┌──
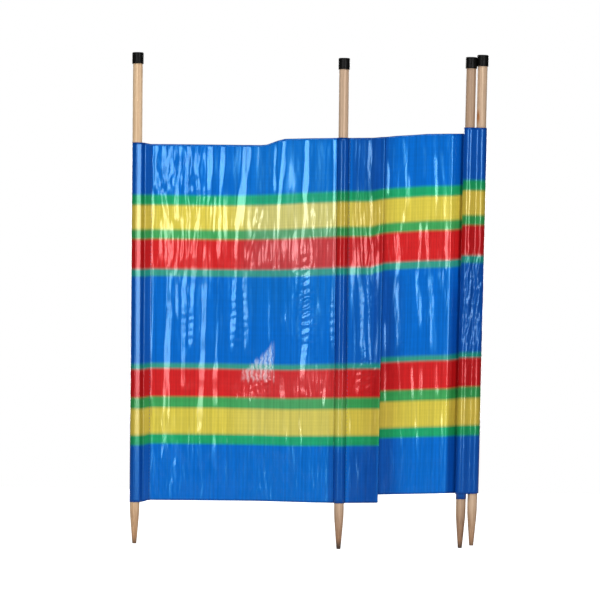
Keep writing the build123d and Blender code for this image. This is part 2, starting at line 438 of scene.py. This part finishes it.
# the left bay hangs slack, and its creases crowd together beside pole 1
bay_1_folds = [
    Fold(0.25, 12, (-459.5, 1000), (-459.5, 940), (-458, 918), (-451, 888), (-436, 856), (-428.5, 809),
         (-424.7, 731), (-422, 654), (-420, 575), (-424, 494), (-427, 300), (-430, 230)),
    Fold(0.24, 7, (-436, 1000), (-438, 950), (-439, 925), (-430, 903), (-421, 881), (-412, 862)),
    Fold(0.25, 12, (-418, 1000), (-419.7, 950), (-413, 918), (-407, 894), (-403, 868), (-405, 800)),
    Fold(0.24, 6, (-396.5, 1000), (-396.5, 918), (-396, 894)),
    Fold(0.25, 7, (-442, 800), (-443, 700)),
    Fold(0.29, 6, (-412, 790), (-413, 700)),
    Fold(0.25, 6, (-388, 800), (-390, 700)),
    Fold(0.24, 6, (-401, 760), (-401.3, 731), (-403, 660), (-400, 560)),
    Fold(0.25, 9, (-376, 1000), (-378.7, 918), (-381, 868), (-372.6, 809), (-376.4, 731), (-383, 650),
         (-385, 560), (-386, 396)),
    Fold(0.25, 10, (-356, 1000), (-358.5, 934), (-355, 903), (-350, 868), (-350.8, 809), (-359, 731),
         (-362, 650), (-366, 560), (-369, 494)),
    Fold(0.23, 5, (-343.5, 1000), (-348, 950), (-354, 920)),
    Fold(0.25, 12, (-323, 1000), (-323.5, 918), (-325, 862), (-332, 809), (-334, 731), (-335, 640),
         (-337, 500), (-344, 290)),
    Fold(0.22, 7, (-309, 860), (-311, 800), (-313, 770)),
    Fold(0.26, 10, (-290.5, 1000), (-293.5, 918), (-296, 862), (-297, 800), (-299.5, 731), (-300, 700)),
    Fold(0.21, 6, (-300, 690), (-301, 640), (-304, 450)),
    Fold(0.24, 11, (-304, 452), (-306, 400), (-305, 340)),
    Fold(0.26, 19, (-231, 1000), (-238.5, 918), (-243.6, 868), (-249, 825), (-253.3, 778)),
    Fold(0.22, 8, (-256, 770), (-258, 700), (-260, 640)),
    Fold(0.27, 11, (-262, 660), (-262, 600), (-266, 483)),
    Fold(0.26, 8, (-192, 830), (-205, 790), (-211, 772)),
    Fold(0.34, 8, (-211, 772), (-218, 750), (-229, 705)),
    Fold(0.21, 13, (-236, 685), (-234, 640), (-231, 560), (-232, 484)),
    Fold(0.30, 9, (-199, 735), (-201, 690)),
    Fold(0.30, 7, (-182, 760), (-186, 690)),
    Fold(0.33, 4, (-172, 745), (-173, 690)),
    Fold(0.18, 4, (-177, 640), (-175, 500)),
    Fold(0.31, 6, (-127, 765), (-127, 690)),
    Fold(0.26, 7, (-165, 985), (-165, 940), (-164, 868)),
    Fold(0.28, 10, (-141.5, 1000), (-146.5, 918), (-152, 868), (-155, 825), (-155.5, 778), (-154, 685)),
    Fold(0.26, 12, (-85, 1005), (-88.8, 918), (-92, 856), (-88, 809), (-93, 731), (-90, 690)),
    Fold(0.27, 18, (-88, 690), (-86, 656), (-84, 595), (-86, 540), (-88, 510)),
    Fold(0.29, 12, (-88, 500), (-93, 432), (-91, 380)),
    Fold(0.32, 7, (-77, 767), (-75, 693)),
    Fold(0.21, 6, (-119, 661), (-120, 509)),
    Fold(0.19, 8, (-35, 987), (-37, 877), (-40, 755)),
    Fold(0.26, 9, (-141, 415), (-141, 368)),
    Fold(0.29, 6, (-34, 440), (-40, 350)),
    Fold(0.32, 7, (-58, 450), (-56, 385)),
    Fold(0.30, 7, (-20, 430), (-26, 385)),
    Fold(0.20, 6, (-31, 240), (-30, 112)),
    Fold(0.15, 12, (-490, 400), (-391, 232), (-390, 205)),
    Fold(0.16, 6, (-17, 1000), (-17, 853)),
    Fold(0.25, 7, (-17, 840), (-17, 694), (-21, 608), (-24, 511)),
]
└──
Return the lines above exactly, keeping every word.

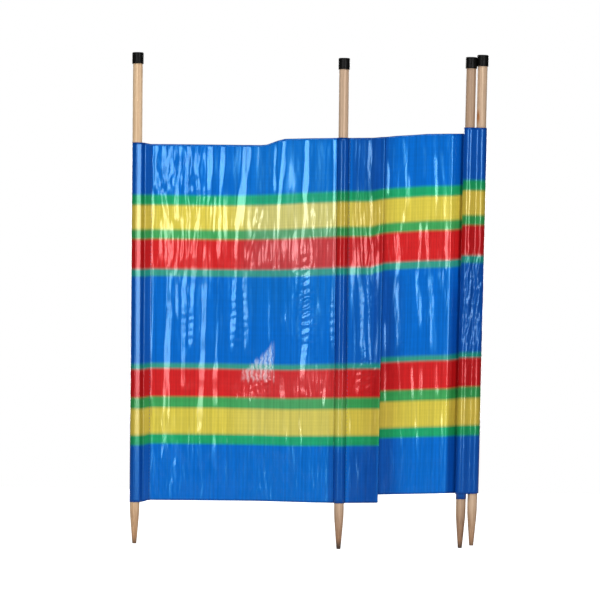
Keep writing the build123d and Blender code for this image. This is part 2, starting at line 438 of scene.py. This part finishes it.
# the left bay hangs slack, and its creases crowd together beside pole 1
bay_1_folds = [
    Fold(0.25, 12, (-459.5, 1000), (-459.5, 940), (-458, 918), (-451, 888), (-436, 856), (-428.5, 809),
         (-424.7, 731), (-422, 654), (-420, 575), (-424, 494), (-427, 300), (-430, 230)),
    Fold(0.24, 7, (-436, 1000), (-438, 950), (-439, 925), (-430, 903), (-421, 881), (-412, 862)),
    Fold(0.25, 12, (-418, 1000), (-419.7, 950), (-413, 918), (-407, 894), (-403, 868), (-405, 800)),
    Fold(0.24, 6, (-396.5, 1000), (-396.5, 918), (-396, 894)),
    Fold(0.25, 7, (-442, 800), (-443, 700)),
    Fold(0.29, 6, (-412, 790), (-413, 700)),
    Fold(0.25, 6, (-388, 800), (-390, 700)),
    Fold(0.24, 6, (-401, 760), (-401.3, 731), (-403, 660), (-400, 560)),
    Fold(0.25, 9, (-376, 1000), (-378.7, 918), (-381, 868), (-372.6, 809), (-376.4, 731), (-383, 650),
         (-385, 560), (-386, 396)),
    Fold(0.25, 10, (-356, 1000), (-358.5, 934), (-355, 903), (-350, 868), (-350.8, 809), (-359, 731),
         (-362, 650), (-366, 560), (-369, 494)),
    Fold(0.23, 5, (-343.5, 1000), (-348, 950), (-354, 920)),
    Fold(0.25, 12, (-323, 1000), (-323.5, 918), (-325, 862), (-332, 809), (-334, 731), (-335, 640),
         (-337, 500), (-344, 290)),
    Fold(0.22, 7, (-309, 860), (-311, 800), (-313, 770)),
    Fold(0.26, 10, (-290.5, 1000), (-293.5, 918), (-296, 862), (-297, 800), (-299.5, 731), (-300, 700)),
    Fold(0.21, 6, (-300, 690), (-301, 640), (-304, 450)),
    Fold(0.24, 11, (-304, 452), (-306, 400), (-305, 340)),
    Fold(0.26, 19, (-231, 1000), (-238.5, 918), (-243.6, 868), (-249, 825), (-253.3, 778)),
    Fold(0.22, 8, (-256, 770), (-258, 700), (-260, 640)),
    Fold(0.27, 11, (-262, 660), (-262, 600), (-266, 483)),
    Fold(0.26, 8, (-192, 830), (-205, 790), (-211, 772)),
    Fold(0.34, 8, (-211, 772), (-218, 750), (-229, 705)),
    Fold(0.21, 13, (-236, 685), (-234, 640), (-231, 560), (-232, 484)),
    Fold(0.30, 9, (-199, 735), (-201, 690)),
    Fold(0.30, 7, (-182, 760), (-186, 690)),
    Fold(0.33, 4, (-172, 745), (-173, 690)),
    Fold(0.18, 4, (-177, 640), (-175, 500)),
    Fold(0.31, 6, (-127, 765), (-127, 690)),
    Fold(0.26, 7, (-165, 985), (-165, 940), (-164, 868)),
    Fold(0.28, 10, (-141.5, 1000), (-146.5, 918), (-152, 868), (-155, 825), (-155.5, 778), (-154, 685)),
    Fold(0.26, 12, (-85, 1005), (-88.8, 918), (-92, 856), (-88, 809), (-93, 731), (-90, 690)),
    Fold(0.27, 18, (-88, 690), (-86, 656), (-84, 595), (-86, 540), (-88, 510)),
    Fold(0.29, 12, (-88, 500), (-93, 432), (-91, 380)),
    Fold(0.32, 7, (-77, 767), (-75, 693)),
    Fold(0.21, 6, (-119, 661), (-120, 509)),
    Fold(0.19, 8, (-35, 987), (-37, 877), (-40, 755)),
    Fold(0.26, 9, (-141, 415), (-141, 368)),
    Fold(0.29, 6, (-34, 440), (-40, 350)),
    Fold(0.32, 7, (-58, 450), (-56, 385)),
    Fold(0.30, 7, (-20, 430), (-26, 385)),
    Fold(0.20, 6, (-31, 240), (-30, 112)),
    Fold(0.15, 12, (-490, 400), (-391, 232), (-390, 205)),
    Fold(0.16, 6, (-17, 1000), (-17, 853)),
    Fold(0.25, 7, (-17, 840), (-17, 694), (-21, 608), (-24, 511)),
]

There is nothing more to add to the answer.